● **Exercise brief**
Write out all entries word for word.

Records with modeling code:
◇ ◇ ◇ ◇ ◇
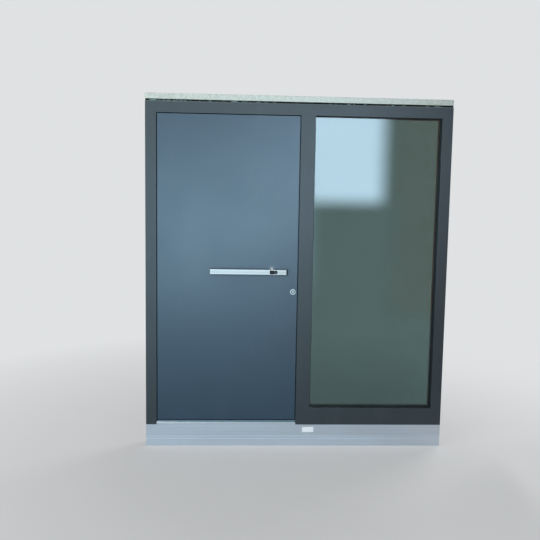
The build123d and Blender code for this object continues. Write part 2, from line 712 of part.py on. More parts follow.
def leaf_inner_sheet():
    """Flush inner sheet, as wide as the leaf's rear part."""
    sheet = box(LEAF_REAR_LEFT, LEAF_REAR_RIGHT, LEAF_INNER_BACK, BACK, LEAF_REAR_LOW, LEAF_REAR_HIGH)
    sheet = chamfer(sheet.faces().sort_by(Axis.Y)[-1].edges(), SHEET_EDGE)
    return cut_all(sheet, [cylinder_hole(), spindle_hole()] + leaf_hinge_screws())


def leaf_core():
    """Foam core between the sheets."""
    x0, x1, z0, z1 = leaf_core_edges()
    core = box(x0, x1, FRONT + LEAF_SHEET, LEAF_INNER_BACK, z0, z1)
    return cut_all(core, post_holes())


# Hinges

def hinge_wing_plan(side):
    """Plan of a hinge plate: side is 1 towards the leaf and -1 towards the frame."""
    near = HINGE_BARREL_R + PIN_CLEARANCE + CUT
    low, high = sorted((HINGE_X + side * near, HINGE_X + side * (near + HINGE_WING)))
    return rect(low, high, BACK, BACK + HINGE_PLATE)


def hinge_barrel_plan(side, bore):
    """Plan of a hinge barrel with the web that joins it to its plate."""
    near = HINGE_BARREL_R + PIN_CLEARANCE + CUT
    low, high = sorted((HINGE_X, HINGE_X + side * near))
    barrel = Pos(HINGE_X, HINGE_Y) * Circle(HINGE_BARREL_R)
    return barrel + rect(low, high, BACK + CUT / 2, BACK + HINGE_PLATE) - Pos(HINGE_X, HINGE_Y) * Circle(bore)


def hinge_screws(side):
    """Screws of the three hinge plates on one side."""
    x = HINGE_X + side * (HINGE_BARREL_R + CUT + HINGE_WING / 2)
    screws = []
    for z in HINGE_ZS:
        for offset in (-HINGE_SCREW_OFFSET, HINGE_SCREW_OFFSET):
            screws.append(screw((x, BACK + HINGE_PLATE, z + offset), (0, 1, 0)))
    return screws


def frame_hinge_screws():
    """Screws that hold the hinges to the left jamb."""
    return hinge_screws(-1)


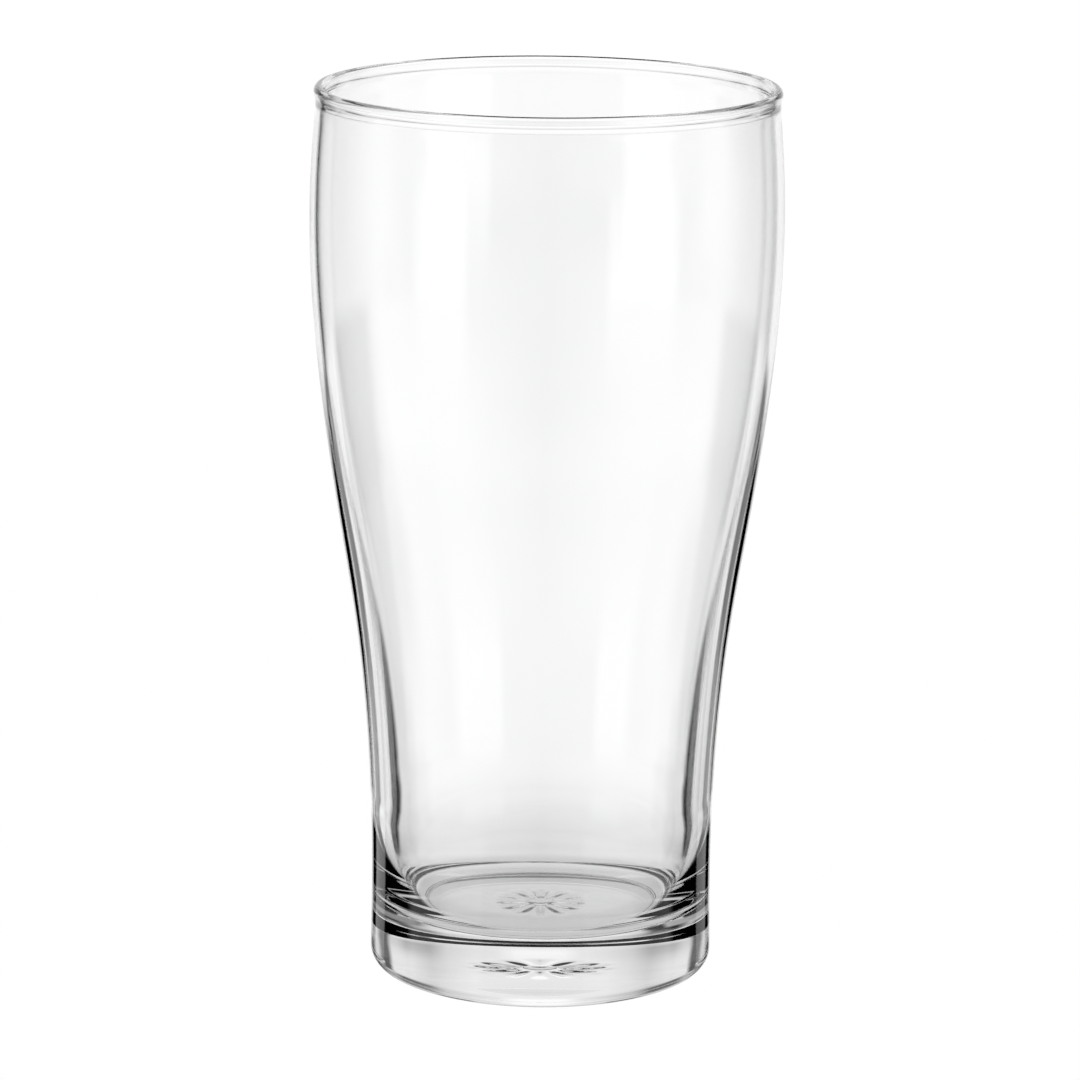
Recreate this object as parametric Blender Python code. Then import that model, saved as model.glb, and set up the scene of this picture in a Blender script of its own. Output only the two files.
◇ ◇ ◇ ◇ ◇
● **Solution**
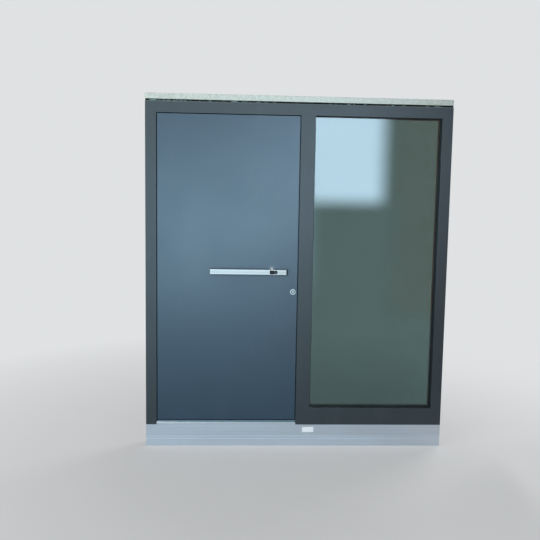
The build123d and Blender code for this object continues. Write part 2, from line 712 of part.py on. More parts follow.
def leaf_inner_sheet():
    """Flush inner sheet, as wide as the leaf's rear part."""
    sheet = box(LEAF_REAR_LEFT, LEAF_REAR_RIGHT, LEAF_INNER_BACK, BACK, LEAF_REAR_LOW, LEAF_REAR_HIGH)
    sheet = chamfer(sheet.faces().sort_by(Axis.Y)[-1].edges(), SHEET_EDGE)
    return cut_all(sheet, [cylinder_hole(), spindle_hole()] + leaf_hinge_screws())


def leaf_core():
    """Foam core between the sheets."""
    x0, x1, z0, z1 = leaf_core_edges()
    core = box(x0, x1, FRONT + LEAF_SHEET, LEAF_INNER_BACK, z0, z1)
    return cut_all(core, post_holes())


# Hinges

def hinge_wing_plan(side):
    """Plan of a hinge plate: side is 1 towards the leaf and -1 towards the frame."""
    near = HINGE_BARREL_R + PIN_CLEARANCE + CUT
    low, high = sorted((HINGE_X + side * near, HINGE_X + side * (near + HINGE_WING)))
    return rect(low, high, BACK, BACK + HINGE_PLATE)


def hinge_barrel_plan(side, bore):
    """Plan of a hinge barrel with the web that joins it to its plate."""
    near = HINGE_BARREL_R + PIN_CLEARANCE + CUT
    low, high = sorted((HINGE_X, HINGE_X + side * near))
    barrel = Pos(HINGE_X, HINGE_Y) * Circle(HINGE_BARREL_R)
    return barrel + rect(low, high, BACK + CUT / 2, BACK + HINGE_PLATE) - Pos(HINGE_X, HINGE_Y) * Circle(bore)


def hinge_screws(side):
    """Screws of the three hinge plates on one side."""
    x = HINGE_X + side * (HINGE_BARREL_R + CUT + HINGE_WING / 2)
    screws = []
    for z in HINGE_ZS:
        for offset in (-HINGE_SCREW_OFFSET, HINGE_SCREW_OFFSET):
            screws.append(screw((x, BACK + HINGE_PLATE, z + offset), (0, 1, 0)))
    return screws


def frame_hinge_screws():
    """Screws that hold the hinges to the left jamb."""
    return hinge_screws(-1)


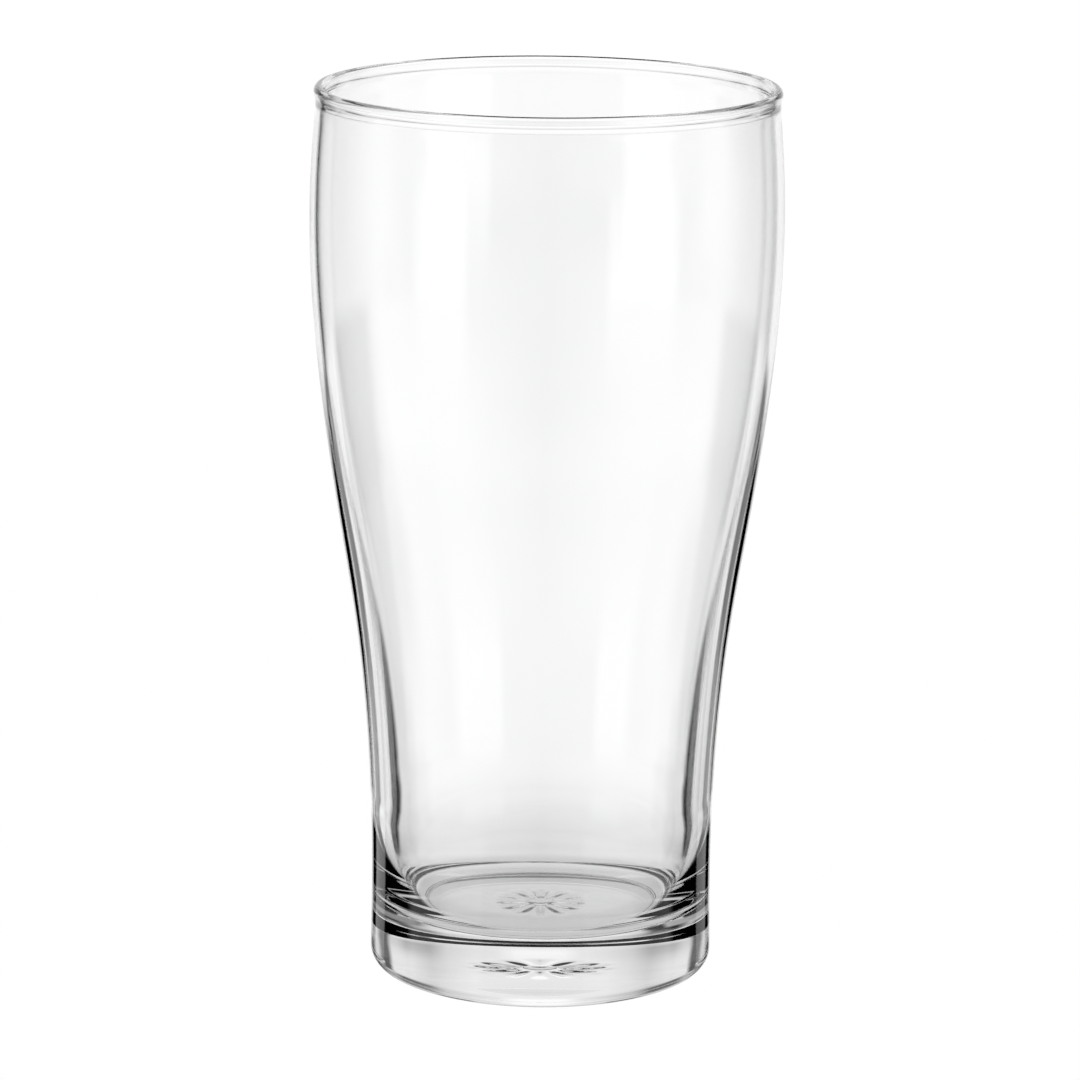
Recreate this object as parametric Blender Python code. Then import that model, saved as model.glb, and set up the scene of this picture in a Blender script of its own. Output only the two files.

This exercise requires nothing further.